Batwing Demon transportation system still in effect!

Ed. Note: There will be spoilers galore as I delve into the final piece of the Dark Souls puzzle, The Ringed City DLC for Dark Souls III. I will be revealing locations, items, and boss names, so if you haven’t played it yet and want to be unspoiled, do not read this review.

I have finished The Ringed City DLC for DS III, and I have many complicated thoughts about it. I actually finished it a few days ago, but I’m currently trying to solo the final boss with my tank character who is NG++. I also have the optional boss to do with her, but I’m not sure I need to face that particular delight for a third time. I’m getting ahead of myself, however, so let me start at the beginning.
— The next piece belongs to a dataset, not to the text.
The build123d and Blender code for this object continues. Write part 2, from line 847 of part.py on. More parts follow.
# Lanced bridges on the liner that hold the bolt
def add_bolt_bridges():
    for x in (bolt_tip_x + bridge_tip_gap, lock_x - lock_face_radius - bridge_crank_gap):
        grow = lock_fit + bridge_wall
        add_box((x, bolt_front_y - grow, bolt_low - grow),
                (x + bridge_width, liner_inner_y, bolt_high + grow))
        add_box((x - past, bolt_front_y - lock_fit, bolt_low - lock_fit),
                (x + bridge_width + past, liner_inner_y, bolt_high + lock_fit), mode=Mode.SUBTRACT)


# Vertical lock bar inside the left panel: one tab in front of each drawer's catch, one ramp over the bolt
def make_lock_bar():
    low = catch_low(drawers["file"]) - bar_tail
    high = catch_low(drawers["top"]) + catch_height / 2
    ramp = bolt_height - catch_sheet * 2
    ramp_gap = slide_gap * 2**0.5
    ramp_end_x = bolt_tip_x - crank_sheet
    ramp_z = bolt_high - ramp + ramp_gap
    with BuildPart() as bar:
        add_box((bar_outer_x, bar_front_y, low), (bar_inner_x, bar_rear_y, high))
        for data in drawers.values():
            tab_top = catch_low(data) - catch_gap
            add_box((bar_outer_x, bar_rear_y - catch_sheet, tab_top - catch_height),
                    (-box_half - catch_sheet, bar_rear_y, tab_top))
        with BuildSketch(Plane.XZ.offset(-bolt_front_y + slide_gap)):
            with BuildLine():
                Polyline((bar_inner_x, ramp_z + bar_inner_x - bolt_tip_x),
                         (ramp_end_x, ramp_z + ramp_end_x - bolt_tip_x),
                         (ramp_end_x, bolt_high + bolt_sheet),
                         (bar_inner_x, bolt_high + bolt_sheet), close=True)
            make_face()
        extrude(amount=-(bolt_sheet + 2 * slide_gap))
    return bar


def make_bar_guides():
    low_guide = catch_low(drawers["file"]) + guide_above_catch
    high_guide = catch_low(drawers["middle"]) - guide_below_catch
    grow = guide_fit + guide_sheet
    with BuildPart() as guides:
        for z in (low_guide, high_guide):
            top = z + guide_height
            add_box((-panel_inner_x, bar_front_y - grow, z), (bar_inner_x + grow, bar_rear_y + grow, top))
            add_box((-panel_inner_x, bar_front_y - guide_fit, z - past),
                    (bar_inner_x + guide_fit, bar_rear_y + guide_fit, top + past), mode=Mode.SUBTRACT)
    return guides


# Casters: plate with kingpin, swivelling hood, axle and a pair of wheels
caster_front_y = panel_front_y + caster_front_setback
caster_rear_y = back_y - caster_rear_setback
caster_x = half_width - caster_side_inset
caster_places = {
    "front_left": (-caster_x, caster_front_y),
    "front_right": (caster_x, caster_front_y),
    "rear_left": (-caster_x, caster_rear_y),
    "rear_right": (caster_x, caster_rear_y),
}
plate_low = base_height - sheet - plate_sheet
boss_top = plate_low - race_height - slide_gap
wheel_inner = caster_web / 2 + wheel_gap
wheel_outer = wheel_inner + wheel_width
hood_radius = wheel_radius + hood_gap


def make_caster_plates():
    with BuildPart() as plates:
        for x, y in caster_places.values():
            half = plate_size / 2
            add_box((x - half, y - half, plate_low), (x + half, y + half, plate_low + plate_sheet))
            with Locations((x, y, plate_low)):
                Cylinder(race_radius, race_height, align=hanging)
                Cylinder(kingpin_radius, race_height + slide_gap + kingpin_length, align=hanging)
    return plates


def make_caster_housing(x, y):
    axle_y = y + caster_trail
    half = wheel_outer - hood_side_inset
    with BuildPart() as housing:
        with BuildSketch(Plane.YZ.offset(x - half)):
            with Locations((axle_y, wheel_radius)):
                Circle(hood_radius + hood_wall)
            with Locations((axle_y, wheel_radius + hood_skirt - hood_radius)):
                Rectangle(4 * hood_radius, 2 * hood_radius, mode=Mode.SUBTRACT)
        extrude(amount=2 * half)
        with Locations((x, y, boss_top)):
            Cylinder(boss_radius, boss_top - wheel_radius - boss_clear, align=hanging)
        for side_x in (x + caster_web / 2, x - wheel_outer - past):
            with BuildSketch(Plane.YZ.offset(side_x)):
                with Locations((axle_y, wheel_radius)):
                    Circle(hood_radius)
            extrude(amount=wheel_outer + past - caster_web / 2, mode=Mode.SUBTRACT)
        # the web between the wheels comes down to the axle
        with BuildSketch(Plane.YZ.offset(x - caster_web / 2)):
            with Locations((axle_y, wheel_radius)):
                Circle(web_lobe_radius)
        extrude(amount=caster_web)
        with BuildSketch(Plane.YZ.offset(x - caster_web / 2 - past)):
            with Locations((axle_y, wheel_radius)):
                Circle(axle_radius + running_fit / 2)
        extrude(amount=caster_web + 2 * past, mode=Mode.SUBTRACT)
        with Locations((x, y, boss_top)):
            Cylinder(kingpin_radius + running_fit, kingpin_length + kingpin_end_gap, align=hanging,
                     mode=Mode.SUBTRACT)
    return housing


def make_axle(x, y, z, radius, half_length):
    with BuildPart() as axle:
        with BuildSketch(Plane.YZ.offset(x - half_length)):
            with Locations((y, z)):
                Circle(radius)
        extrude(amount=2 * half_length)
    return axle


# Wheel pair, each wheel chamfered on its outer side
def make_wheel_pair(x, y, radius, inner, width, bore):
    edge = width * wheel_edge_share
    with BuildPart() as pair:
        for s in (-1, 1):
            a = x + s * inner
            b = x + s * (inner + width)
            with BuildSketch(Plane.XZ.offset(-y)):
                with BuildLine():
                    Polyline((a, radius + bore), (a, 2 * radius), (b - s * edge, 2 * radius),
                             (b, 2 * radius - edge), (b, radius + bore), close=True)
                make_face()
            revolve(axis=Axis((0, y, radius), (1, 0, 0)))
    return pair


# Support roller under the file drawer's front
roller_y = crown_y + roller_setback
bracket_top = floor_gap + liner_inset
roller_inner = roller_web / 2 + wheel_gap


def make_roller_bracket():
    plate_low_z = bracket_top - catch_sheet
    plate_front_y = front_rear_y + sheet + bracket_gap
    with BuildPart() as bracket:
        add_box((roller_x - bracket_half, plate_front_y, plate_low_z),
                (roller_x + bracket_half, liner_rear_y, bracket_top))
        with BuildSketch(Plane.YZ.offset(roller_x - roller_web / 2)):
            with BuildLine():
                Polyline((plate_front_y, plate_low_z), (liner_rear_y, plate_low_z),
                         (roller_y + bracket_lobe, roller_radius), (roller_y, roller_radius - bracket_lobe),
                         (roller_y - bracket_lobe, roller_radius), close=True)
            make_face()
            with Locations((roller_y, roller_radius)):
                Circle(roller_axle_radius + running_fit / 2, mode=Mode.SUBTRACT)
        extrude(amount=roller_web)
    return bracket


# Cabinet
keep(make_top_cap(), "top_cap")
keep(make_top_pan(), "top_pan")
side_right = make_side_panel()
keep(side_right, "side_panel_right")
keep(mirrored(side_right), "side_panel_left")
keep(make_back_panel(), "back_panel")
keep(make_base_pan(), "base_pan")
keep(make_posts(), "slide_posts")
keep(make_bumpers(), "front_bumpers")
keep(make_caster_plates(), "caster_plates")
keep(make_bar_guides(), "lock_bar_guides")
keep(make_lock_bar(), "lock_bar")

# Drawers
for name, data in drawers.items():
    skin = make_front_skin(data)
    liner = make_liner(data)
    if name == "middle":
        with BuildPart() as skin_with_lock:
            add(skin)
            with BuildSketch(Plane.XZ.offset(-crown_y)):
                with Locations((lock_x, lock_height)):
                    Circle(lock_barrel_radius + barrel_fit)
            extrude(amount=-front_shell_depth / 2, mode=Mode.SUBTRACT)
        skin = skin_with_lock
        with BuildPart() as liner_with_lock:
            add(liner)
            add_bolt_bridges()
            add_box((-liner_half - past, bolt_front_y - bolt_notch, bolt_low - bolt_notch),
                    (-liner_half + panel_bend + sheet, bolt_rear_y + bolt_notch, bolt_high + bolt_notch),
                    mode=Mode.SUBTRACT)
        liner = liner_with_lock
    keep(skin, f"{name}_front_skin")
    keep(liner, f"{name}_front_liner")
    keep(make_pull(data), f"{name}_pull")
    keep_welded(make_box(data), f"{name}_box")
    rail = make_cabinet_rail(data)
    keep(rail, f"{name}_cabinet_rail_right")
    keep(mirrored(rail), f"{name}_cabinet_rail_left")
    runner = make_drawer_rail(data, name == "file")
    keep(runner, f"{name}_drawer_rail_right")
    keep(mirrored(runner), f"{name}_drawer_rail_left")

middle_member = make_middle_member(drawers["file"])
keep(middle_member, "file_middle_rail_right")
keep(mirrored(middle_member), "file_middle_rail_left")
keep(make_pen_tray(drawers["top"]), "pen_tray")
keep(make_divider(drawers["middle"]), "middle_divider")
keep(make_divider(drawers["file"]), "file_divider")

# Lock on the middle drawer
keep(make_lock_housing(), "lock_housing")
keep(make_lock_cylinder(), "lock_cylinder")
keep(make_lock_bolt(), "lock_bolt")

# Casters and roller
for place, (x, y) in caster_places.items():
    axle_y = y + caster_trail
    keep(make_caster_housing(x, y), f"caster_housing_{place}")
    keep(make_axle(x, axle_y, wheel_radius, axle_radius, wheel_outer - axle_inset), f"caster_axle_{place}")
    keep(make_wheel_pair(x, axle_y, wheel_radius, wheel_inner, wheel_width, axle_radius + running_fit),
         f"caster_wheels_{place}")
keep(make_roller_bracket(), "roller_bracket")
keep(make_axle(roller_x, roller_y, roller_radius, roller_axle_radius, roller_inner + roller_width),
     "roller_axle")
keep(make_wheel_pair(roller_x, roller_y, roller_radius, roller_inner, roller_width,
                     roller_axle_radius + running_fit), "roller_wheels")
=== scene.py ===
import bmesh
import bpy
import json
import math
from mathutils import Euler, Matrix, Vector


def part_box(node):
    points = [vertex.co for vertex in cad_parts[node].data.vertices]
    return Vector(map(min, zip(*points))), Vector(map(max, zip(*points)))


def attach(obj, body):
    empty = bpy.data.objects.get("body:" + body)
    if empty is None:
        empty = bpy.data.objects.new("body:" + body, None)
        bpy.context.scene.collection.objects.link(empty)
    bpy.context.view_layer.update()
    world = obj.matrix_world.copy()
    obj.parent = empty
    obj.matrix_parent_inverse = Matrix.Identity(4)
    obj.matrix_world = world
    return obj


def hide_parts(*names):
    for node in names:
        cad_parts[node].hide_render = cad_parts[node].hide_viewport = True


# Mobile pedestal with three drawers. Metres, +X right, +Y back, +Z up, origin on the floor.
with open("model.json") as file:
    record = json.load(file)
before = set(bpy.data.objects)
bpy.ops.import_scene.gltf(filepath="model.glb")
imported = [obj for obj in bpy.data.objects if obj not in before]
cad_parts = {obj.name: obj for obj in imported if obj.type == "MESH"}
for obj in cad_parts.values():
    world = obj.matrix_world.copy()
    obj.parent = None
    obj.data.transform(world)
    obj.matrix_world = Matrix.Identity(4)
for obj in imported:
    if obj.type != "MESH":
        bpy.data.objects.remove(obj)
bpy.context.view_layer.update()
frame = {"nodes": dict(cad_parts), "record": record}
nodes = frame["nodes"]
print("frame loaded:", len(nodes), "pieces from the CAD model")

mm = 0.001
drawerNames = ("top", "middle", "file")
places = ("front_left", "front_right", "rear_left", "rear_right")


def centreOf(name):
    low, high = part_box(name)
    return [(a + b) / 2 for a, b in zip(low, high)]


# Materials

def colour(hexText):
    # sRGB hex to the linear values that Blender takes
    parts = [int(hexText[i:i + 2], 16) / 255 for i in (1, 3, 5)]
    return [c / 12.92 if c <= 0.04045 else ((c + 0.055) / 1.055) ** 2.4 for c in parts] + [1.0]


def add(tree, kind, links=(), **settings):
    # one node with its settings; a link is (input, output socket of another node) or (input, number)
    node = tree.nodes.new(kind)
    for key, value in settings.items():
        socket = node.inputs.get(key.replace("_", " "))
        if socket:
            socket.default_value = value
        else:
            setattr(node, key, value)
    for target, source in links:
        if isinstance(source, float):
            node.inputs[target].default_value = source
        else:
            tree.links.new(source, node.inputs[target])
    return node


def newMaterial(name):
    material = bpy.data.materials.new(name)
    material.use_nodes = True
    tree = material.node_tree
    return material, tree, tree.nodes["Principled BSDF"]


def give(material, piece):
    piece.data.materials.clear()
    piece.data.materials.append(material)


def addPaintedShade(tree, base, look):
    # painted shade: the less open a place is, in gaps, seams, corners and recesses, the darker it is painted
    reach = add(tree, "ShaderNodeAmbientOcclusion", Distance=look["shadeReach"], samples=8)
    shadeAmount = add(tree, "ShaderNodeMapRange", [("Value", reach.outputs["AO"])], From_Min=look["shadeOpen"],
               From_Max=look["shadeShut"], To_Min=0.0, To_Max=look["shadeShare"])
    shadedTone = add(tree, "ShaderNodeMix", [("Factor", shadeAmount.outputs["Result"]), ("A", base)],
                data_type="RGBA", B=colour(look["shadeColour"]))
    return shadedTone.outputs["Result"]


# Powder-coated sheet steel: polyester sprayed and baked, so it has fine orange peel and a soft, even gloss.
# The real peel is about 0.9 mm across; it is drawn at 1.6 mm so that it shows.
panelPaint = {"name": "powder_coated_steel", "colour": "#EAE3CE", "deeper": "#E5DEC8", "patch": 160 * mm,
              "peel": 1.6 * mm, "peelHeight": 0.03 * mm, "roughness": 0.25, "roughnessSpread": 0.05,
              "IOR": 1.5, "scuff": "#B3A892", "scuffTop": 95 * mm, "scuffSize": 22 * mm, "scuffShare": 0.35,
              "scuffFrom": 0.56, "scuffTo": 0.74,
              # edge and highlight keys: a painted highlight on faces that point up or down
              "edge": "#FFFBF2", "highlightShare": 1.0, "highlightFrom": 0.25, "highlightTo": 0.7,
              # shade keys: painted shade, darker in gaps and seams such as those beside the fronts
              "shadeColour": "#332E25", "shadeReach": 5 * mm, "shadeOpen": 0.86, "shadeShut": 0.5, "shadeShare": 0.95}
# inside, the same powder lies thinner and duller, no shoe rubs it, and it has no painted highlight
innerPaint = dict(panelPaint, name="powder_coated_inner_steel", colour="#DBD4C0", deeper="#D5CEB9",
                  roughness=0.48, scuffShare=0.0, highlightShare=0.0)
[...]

When The Ringed City released, I downloaded it immediately, but I hesitated to play it for three reasons. One, Dark Souls DLC are known to be brutal. Yes, I know the games themselves are renowned for their difficulty, but that’s nothing compared to the DLC, including the DLC for Bloodborne. Artorias of the Abyss, the DLC for the original Dark Souls, is legend for how much it will spank your ass the first time you play it. Many in the Souls community were not happy with the sequel, but they loved the three DLCs that came out with it. The first DLC for DS III, Ashes of Ariandel, was short and felt rushed, but the final boss of that DLC was phenomenal. I knew The Ringed City was going to be harder than the main game, and I don’t play the games for the sheer brutality of them. I hated DS II‘s DLCs the first time I played them because they felt hard for all the wrong reasons, and I was steeling myself for what The Ringed City would throw at me.
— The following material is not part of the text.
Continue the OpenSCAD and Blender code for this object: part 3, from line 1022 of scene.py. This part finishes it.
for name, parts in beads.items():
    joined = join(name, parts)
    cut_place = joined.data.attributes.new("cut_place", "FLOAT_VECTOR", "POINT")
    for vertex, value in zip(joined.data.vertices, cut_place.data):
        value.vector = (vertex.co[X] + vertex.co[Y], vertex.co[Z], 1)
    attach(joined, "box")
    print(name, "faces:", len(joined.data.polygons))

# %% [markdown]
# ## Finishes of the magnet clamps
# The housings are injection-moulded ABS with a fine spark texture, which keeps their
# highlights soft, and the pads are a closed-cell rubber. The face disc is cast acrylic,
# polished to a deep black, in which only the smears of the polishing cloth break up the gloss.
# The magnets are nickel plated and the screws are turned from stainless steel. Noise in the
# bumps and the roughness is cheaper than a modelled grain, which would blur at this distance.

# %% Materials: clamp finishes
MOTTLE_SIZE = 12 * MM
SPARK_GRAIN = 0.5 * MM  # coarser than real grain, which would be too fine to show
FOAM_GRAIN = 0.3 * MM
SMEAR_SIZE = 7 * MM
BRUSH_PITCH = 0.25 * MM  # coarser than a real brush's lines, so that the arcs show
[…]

The second reason is because I’ve taken my two favorite characters through NG++ to the end, and the other two I had taken through NG were kinda hodge-podge characters. One started as a dex character, but I’m crap at dex and switched her to an all-around caster. The other is a faith caster, but with  enough intelligence to do pyromancies. In other words, they’re very similar. One I’d taken through the first DLC and one I hadn’t. The one I hadn’t ended up being the better overall character because she has the Slumbering Dragoncrest Ring, which masks her footsteps, and it’s essential to my play as a caster. I did try to take her through the first DLC at some point during the second DLC, but it was cut off to me. It’s unfortunate, but I’ll get into that later. I wasn’t going to play the DLC on NG++ my first time through, so I started with one of my utility casters. I had a hunch it wasn’t going to end well.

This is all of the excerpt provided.